» GIVEN DATA
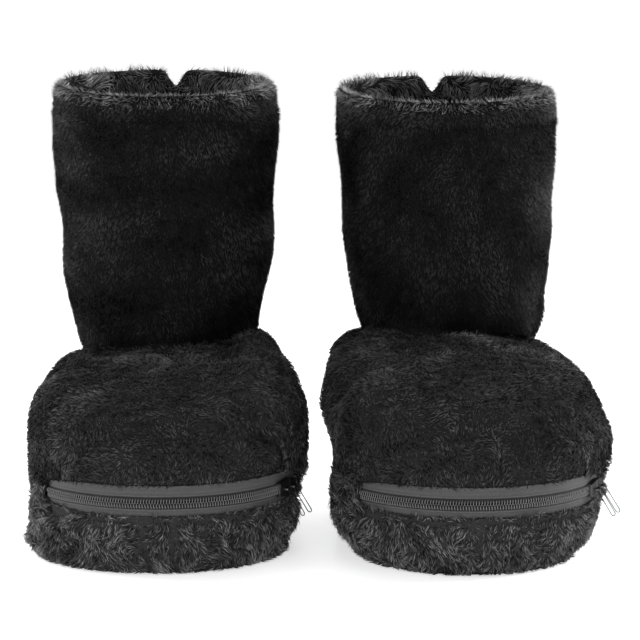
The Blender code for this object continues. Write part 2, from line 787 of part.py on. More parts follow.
def make_teeth(boot):
    """The two rows of teeth, whose facing edges zigzag in step, with a gap between them."""
    inner, outer = CHAIN_RADIUS, CHAIN_RADIUS + TOOTH_THICK
    half_pitch = math.degrees(TOOTH_PITCH / 2 / outer)
    group = 4
    count = int((ZIP_RIGHT_END - ZIP_LEFT_END) / half_pitch / group) * group
    for name, side in (("lower_teeth", -1.0), ("upper_teeth", 1.0)):
        made = bmesh.new()
        edge, back = [], []
        for i in range(count + 1):
            angle = ZIP_LEFT_END + (ZIP_RIGHT_END - ZIP_LEFT_END) * i / count
            spread = teeth_spread(angle)
            zigzag = TOOTH_DEPTH * (1.0 if i % 2 else -1.0)
            near = ZIP_HEIGHT + side * (TEETH_GAP * 0.75 + spread) + zigzag
            edge.append([made.verts.new(outward(angle) * radius + Vector((0.0, 0.0, near)))
                         for radius in (inner, outer)])
            if i % group == 0:
                far = ZIP_HEIGHT + side * (CHAIN_HALF_WIDTH + spread)
                back.append([made.verts.new(outward(angle) * radius + Vector((0.0, 0.0, far)))
                             for radius in (inner, outer)])
        for i in range(count):
            made.faces.new((edge[i][0], edge[i + 1][0], edge[i + 1][1], edge[i][1]))
        for j in range(len(back) - 1):
            stretch = edge[j * group:(j + 1) * group + 1]
            for depth in (0, 1):
                points = [pair[depth] for pair in stretch]
                made.faces.new(points + [back[j + 1][depth], back[j][depth]])
            made.faces.new((back[j][0], back[j][1], back[j + 1][1], back[j + 1][0]))
        made.faces.new((edge[0][0], edge[0][1], back[0][1], back[0][0]))
        made.faces.new((edge[-1][0], edge[-1][1], back[-1][1], back[-1][0]))
        bmesh.ops.recalc_face_normals(made, faces=made.faces)
        mesh = bpy.data.meshes.new(name)
        made.to_mesh(mesh)
        made.free()
        add_piece(boot, name, mesh, zip_nylon())


def make_end_stops(boot):
    """The clips across the chain's ends."""
    half_angle = math.degrees((STOP_LENGTH / 2 + FIT) / CHAIN_RADIUS)
    ends = (("far_stop", ZIP_LEFT_END - half_angle), ("near_stop", ZIP_RIGHT_END + half_angle))
    size = (STOP_LENGTH, TOOTH_THICK + STOP_OVERHANG, 2 * (CHAIN_HALF_WIDTH + STOP_OVERHANG))
    for name, angle in ends:
        made = bmesh.new()
        bmesh.ops.create_cube(made, size=1.0)
        bmesh.ops.scale(made, vec=size, verts=made.verts)
        mesh = bpy.data.meshes.new(name)
        made.to_mesh(mesh)
        made.free()
        stop = add_piece(boot, name, mesh, zip_metal())
        stop.location = outward(angle) * (CHAIN_RADIUS + size[1] / 2)
        stop.location.z = ZIP_HEIGHT
        stop.rotation_euler.z = math.radians(angle)
        rounding = stop.modifiers.new("edges", "BEVEL")
        rounding.width = STOP_OVERHANG / 2
        rounding.segments = 1


def slider_outline(inset, overrun=0.0):
    """The slider seen from outside, head towards +X, drawn in by inset and lengthened by overrun."""
    half = SLIDER_LENGTH / 2 + overrun
    tail = SLIDER_TAIL_HALF_WIDTH - inset
    head = SLIDER_HEAD_HALF_WIDTH - inset
    neck_share, shoulder_share = -0.30, 0.35
    neck, shoulder = SLIDER_LENGTH * neck_share, SLIDER_LENGTH * shoulder_share
    upper = [(-half, tail), (neck, tail), (shoulder, head), (half, head)]
    return upper + [(x, -y) for x, y in reversed(upper)]


def clipped_outline(corner):
    """The slider's outline with its four corners cut off."""
    half = SLIDER_LENGTH / 2
    tail, head = SLIDER_TAIL_HALF_WIDTH, SLIDER_HEAD_HALF_WIDTH
    neck_share, shoulder_share = -0.30, 0.35
    neck, shoulder = SLIDER_LENGTH * neck_share, SLIDER_LENGTH * shoulder_share
    upper = [(-half, tail - corner), (-half + corner, tail), (neck, tail), (shoulder, head),
             (half - corner, head), (half, head - corner)]
    return upper + [(x, -y) for x, y in reversed(upper)]


def raised(mesh, low, turn=None):
    """The mesh of a plate, turned and lifted to its height above the tape's axis."""
    made = bmesh.new()
    made.from_mesh(mesh)
    if turn:
        bmesh.ops.transform(made, matrix=turn, verts=made.verts)
    bmesh.ops.translate(made, vec=(0.0, 0.0, low), verts=made.verts)
    made.to_mesh(mesh)
    made.free()
    return mesh


def slab(name, outlines, low, high):
    """A plate between two heights of the slider's own frame."""
    mesh = as_mesh(plate(name, outlines, high - low))
    return raised(mesh, (low + high) / 2)


def slider_heights():
    """Heights of the slider's faces above the zip's arc axis."""
    roof_inside = CHAIN_RADIUS + TOOTH_THICK + FIT
    roof = roof_inside + SLIDER_PLATE
    flange = TAPE_RADIUS + TAPE_THICK + 1.5 * FIT
    base_outside = TAPE_RADIUS - 2.4 * FIT
    base = base_outside - SLIDER_PLATE
    bar = roof + PULL_END_WIDTH / 2 + FIT
    return {"roof_inside": roof_inside, "roof": roof, "flange": flange,
            "base_outside": base_outside, "base": base, "bar": bar}


def crown_outlines():
    """The crown seen from the side: an arch with the eye that the pull passes."""
    levels = slider_heights()
    foot = levels["roof"] - SLIDER_PLATE / 2
    top = levels["bar"] + CROWN_BAR_THICK / 2
    under = levels["bar"] - CROWN_BAR_THICK / 2
    half = CROWN_LENGTH / 2
    corner = CROWN_LEG / 2
    eye = half - CROWN_LEG
    outside = [(-half, foot), (-half, top - corner), (-half + corner, top), (half - corner, top),
               (half, top - corner), (half, foot)]
    sill = levels["roof"] - SLIDER_PLATE / 4
    inside = [(-eye, sill), (eye, sill), (eye, under), (-eye, under)]
    return [outside, inside]


def make_slider_mesh(boot):
    """The slider, in its own frame: X along the chain, Z outwards from the toe. Its head is at +X."""
    levels = slider_heights()
    holder = add_empty(boot, "slider_frame", (0.0, 0.0, 0.0))
    body = slab("slider_body", [clipped_outline(SLIDER_WALL / 2)], levels["flange"], levels["roof"])
    slider = bpy.data.objects.new("slider", body)
    boot["cutters"].objects.link(slider)
    slider.parent = holder
    channel = slab("slider_channel", [slider_outline(SLIDER_WALL, CUT_OVERRUN)],
                   levels["flange"] - CUT_OVERRUN, levels["roof_inside"])
    combine(slider, add_helper(boot, "slider_channel", channel, holder), "DIFFERENCE")
    base = slab("slider_base", [clipped_outline(SLIDER_WALL)], levels["base"], levels["base_outside"])
    combine(slider, add_helper(boot, "slider_base", base, holder), "UNION")
    front = SLIDER_LENGTH / 2 - SLIDER_POST_FROM_HEAD
    back = front - SLIDER_POST_LENGTH
    half = SLIDER_POST_WIDTH / 2
    diamond = [(back, 0.0), ((front + back) / 2, -half), (front, -half), (front, half),
               ((front + back) / 2, half)]
    post = slab("slider_post", [diamond], levels["base_outside"] - SLIDER_PLATE / 2,
                levels["roof_inside"] + SLIDER_PLATE / 2)
    combine(slider, add_helper(boot, "slider_post", post, holder), "UNION")
    upright = Matrix.Rotation(math.radians(90.0), 4, "X")
    crown = raised(as_mesh(plate("slider_crown", crown_outlines(), CROWN_BAR_WIDTH)), 0.0, upright)
    crown_helper = add_helper(boot, "slider_crown", crown, holder, (CROWN_TOWARDS_HEAD, 0.0, 0.0))
    combine(slider, crown_helper, "UNION")
    bpy.context.view_layer.update()
    graph = bpy.context.evaluated_depsgraph_get()
    mesh = bpy.data.meshes.new_from_object(slider.evaluated_get(graph))
    bpy.data.objects.remove(slider)
    mesh.name = "slider"
    return mesh


def pull_loop():
    """The pull's wire, hanging along -Y from its top bend round the crown's bar at the origin."""
    radius = (PULL_END_WIDTH - PULL_WIRE) / 2
    drop = PULL_LENGTH - 2 * radius - PULL_WIRE
    top = arc_points((0.0, 0.0), radius, 90.0, 270.0, 5)
    bottom = arc_points((0.0, -drop), radius, -90.0, 90.0, 5)
    return top + bottom


def make_sliders(boot):
    """Both sliders and their pulls, each on an empty that lies on its joint's axis."""
    slider_mesh = make_slider_mesh(boot)
    levels = slider_heights()
    facing_out = Matrix.Rotation(math.radians(90.0), 4, "X")
    for letter, angle, way in (("a", SLIDER_A_AT, 1.0), ("b", SLIDER_B_AT, -1.0)):
        track = add_empty(boot, f"slider_{letter}_track", (0.0, 0.0, ZIP_HEIGHT), angle)
        slider = add_piece(boot, f"slider_{letter}", slider_mesh, zip_metal(), track)
        half_turn = Matrix.Rotation(math.radians(90.0 - 90.0 * way), 4, "Y")
        slider.matrix_local = half_turn @ facing_out
        crown = (way * CROWN_TOWARDS_HEAD, -levels["bar"], 0.0)
        hinge = add_empty(boot, f"pull_{letter}_hinge", crown, 0.0, track)
        curve = wire("pull", pull_loop(), PULL_WIRE, True)
        pull = add_piece(boot, f"pull_{letter}", curve, zip_metal(), hinge)
        hanging = Matrix.Rotation(math.radians(90.0), 4, "Z") @ facing_out
        lean = Matrix.Rotation(math.radians(-PULL_LEAN), 4, "X")
        pull.matrix_local = lean @ hanging


def make_boot(side, stance, collection, cutters, whole):
    """One boot of the pair. Its stance says where it stands, and how its plush has settled."""
    empty = bpy.data.objects.new(f"{side}_boot", None)
    collection.objects.link(empty)
    empty.parent = whole
    empty.location.x = -stance["inner_side"] * BOOTS_APART / 2
    empty.rotation_euler.z = math.radians(stance["toe_out"])
    boot = {"side": side, "empty": empty, "collection": collection, "cutters": cutters}
    boot.update(stance)
    hole = heel_hole(boot)
    make_outsole(boot)
    make_sole_wall(boot, hole)
    make_wall_padding(boot, hole)
    make_foam_bed(boot)
    make_heating_sheet(boot)
    make_heating_wire(boot)
    make_thermal_cutout(boot)
    make_leads(boot)
    make_socket(boot)
    make_socket_nut(boot)
    make_footbed(boot)
    make_vamp_plush(boot)
    make_vamp_lining(boot)
    make_shaft_plush(boot)
    make_shaft_lining(boot)
    make_collar(boot)
    make_tapes(boot)
    make_teeth(boot)
    make_end_stops(boot)
    make_sliders(boot)
    return boot


def centre_on_floor(whole, collection):
    """Moves the pair so that the origin is under the middle of its box."""
    bpy.context.view_layer.update()
    graph = bpy.context.evaluated_depsgraph_get()
    places = []
    for piece in collection.objects:
        if piece.type == "EMPTY":
            continue
        finished = piece.evaluated_get(graph)
        mesh = finished.to_mesh()
        places += [finished.matrix_world @ vertex.co for vertex in mesh.vertices]
        finished.to_mesh_clear()
    for axis in (0, 1):
        values = [place[axis] for place in places]
        whole.location[axis] = -(min(values) + max(values)) / 2
    bpy.context.view_layer.update()


def report_places(boots):
    """Prints the world places of the joints' axes."""
    for boot in boots:
        for piece in boot["collection"].objects:
            if piece.type == "EMPTY" and piece.name.startswith(boot["side"]):
                place = piece.matrix_world.translation
                along = piece.matrix_world.to_3x3() @ Vector((1.0, 0.0, 0.0))
                print(piece.name, [round(v, 6) for v in place], [round(v, 6) for v in along])


def main():
    for old in list(bpy.data.objects):
        bpy.data.objects.remove(old)
    collection = bpy.data.collections.new("plush_foot_warmer")
    cutters = bpy.data.collections.new("cutters")
    bpy.context.scene.collection.children.link(collection)
    bpy.context.scene.collection.children.link(cutters)
    whole = bpy.data.objects.new("foot_warmer", None)
    collection.objects.link(whole)
    left_stance = {"inner_side": 1.0, "toe_out": LEFT_TOE_OUT, "crease": LEFT_CREASE_HEIGHT,
                   "rim": LEFT_RIM_HEIGHT}
    right_stance = {"inner_side": -1.0, "toe_out": RIGHT_TOE_OUT, "crease": RIGHT_CREASE_HEIGHT,
                    "rim": RIGHT_RIM_HEIGHT}
    left = make_boot("left", left_stance, collection, cutters, whole)
    right = make_boot("right", right_stance, collection, cutters, whole)
    centre_on_floor(whole, collection)
    report_places((left, right))


main()
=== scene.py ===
# %% [markdown]
# # A pair of heated plush boots
# The boots stand side by side on a pale floor, toes to the camera. Nearly all that shows is pile:
# short and combed down on the shafts, long and swirled over the feet, curly on the lower bands,
# and clumped inside. So most of this lesson is about growing pile on soft, slightly rumpled walls.
# The rest is the zip across each toe, with its woven tapes, its coils and its two sliders.
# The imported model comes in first. Every piece is placed by its nodes, so nothing needs fitting.

import json
import math

import bpy
import numpy as np
from mathutils import Matrix, Vector, kdtree


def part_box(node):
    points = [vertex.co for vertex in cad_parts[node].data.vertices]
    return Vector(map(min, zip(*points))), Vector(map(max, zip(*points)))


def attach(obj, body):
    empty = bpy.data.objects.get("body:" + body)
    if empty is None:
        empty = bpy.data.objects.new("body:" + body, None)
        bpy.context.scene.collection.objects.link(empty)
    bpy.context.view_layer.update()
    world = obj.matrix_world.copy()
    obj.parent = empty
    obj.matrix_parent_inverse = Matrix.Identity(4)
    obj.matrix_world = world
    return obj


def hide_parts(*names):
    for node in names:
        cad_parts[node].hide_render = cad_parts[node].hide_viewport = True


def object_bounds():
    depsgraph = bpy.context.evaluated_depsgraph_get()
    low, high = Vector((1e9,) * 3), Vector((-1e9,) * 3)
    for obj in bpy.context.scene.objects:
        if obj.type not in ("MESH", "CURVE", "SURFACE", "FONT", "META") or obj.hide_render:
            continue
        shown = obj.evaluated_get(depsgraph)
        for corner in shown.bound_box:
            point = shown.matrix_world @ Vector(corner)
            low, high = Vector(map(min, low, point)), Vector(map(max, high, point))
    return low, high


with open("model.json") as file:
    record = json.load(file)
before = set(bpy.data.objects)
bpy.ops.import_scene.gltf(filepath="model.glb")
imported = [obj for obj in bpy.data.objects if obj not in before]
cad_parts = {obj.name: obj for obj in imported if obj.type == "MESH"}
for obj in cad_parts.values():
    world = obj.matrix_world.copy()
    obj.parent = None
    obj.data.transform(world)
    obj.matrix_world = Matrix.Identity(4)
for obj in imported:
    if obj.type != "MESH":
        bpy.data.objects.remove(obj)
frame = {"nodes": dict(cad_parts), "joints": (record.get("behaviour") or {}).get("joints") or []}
cad_low, cad_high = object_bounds()
SIDES = ("left", "right")
BODY = "boots"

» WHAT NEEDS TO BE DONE
Extract the lines from the line with "left_stance, collection, cutters, whole)" to the line with "low, high = Vector((1e9,)", inclusive, reproducing them exactly and leaving out every other line.

» PROBLEM SOLUTION
    left = make_boot("left", left_stance, collection, cutters, whole)
    right = make_boot("right", right_stance, collection, cutters, whole)
    centre_on_floor(whole, collection)
    report_places((left, right))


main()
=== scene.py ===
# %% [markdown]
# # A pair of heated plush boots
# The boots stand side by side on a pale floor, toes to the camera. Nearly all that shows is pile:
# short and combed down on the shafts, long and swirled over the feet, curly on the lower bands,
# and clumped inside. So most of this lesson is about growing pile on soft, slightly rumpled walls.
# The rest is the zip across each toe, with its woven tapes, its coils and its two sliders.
# The imported model comes in first. Every piece is placed by its nodes, so nothing needs fitting.

import json
import math

import bpy
import numpy as np
from mathutils import Matrix, Vector, kdtree


def part_box(node):
    points = [vertex.co for vertex in cad_parts[node].data.vertices]
    return Vector(map(min, zip(*points))), Vector(map(max, zip(*points)))


def attach(obj, body):
    empty = bpy.data.objects.get("body:" + body)
    if empty is None:
        empty = bpy.data.objects.new("body:" + body, None)
        bpy.context.scene.collection.objects.link(empty)
    bpy.context.view_layer.update()
    world = obj.matrix_world.copy()
    obj.parent = empty
    obj.matrix_parent_inverse = Matrix.Identity(4)
    obj.matrix_world = world
    return obj


def hide_parts(*names):
    for node in names:
        cad_parts[node].hide_render = cad_parts[node].hide_viewport = True


def object_bounds():
    depsgraph = bpy.context.evaluated_depsgraph_get()
    low, high = Vector((1e9,) * 3), Vector((-1e9,) * 3)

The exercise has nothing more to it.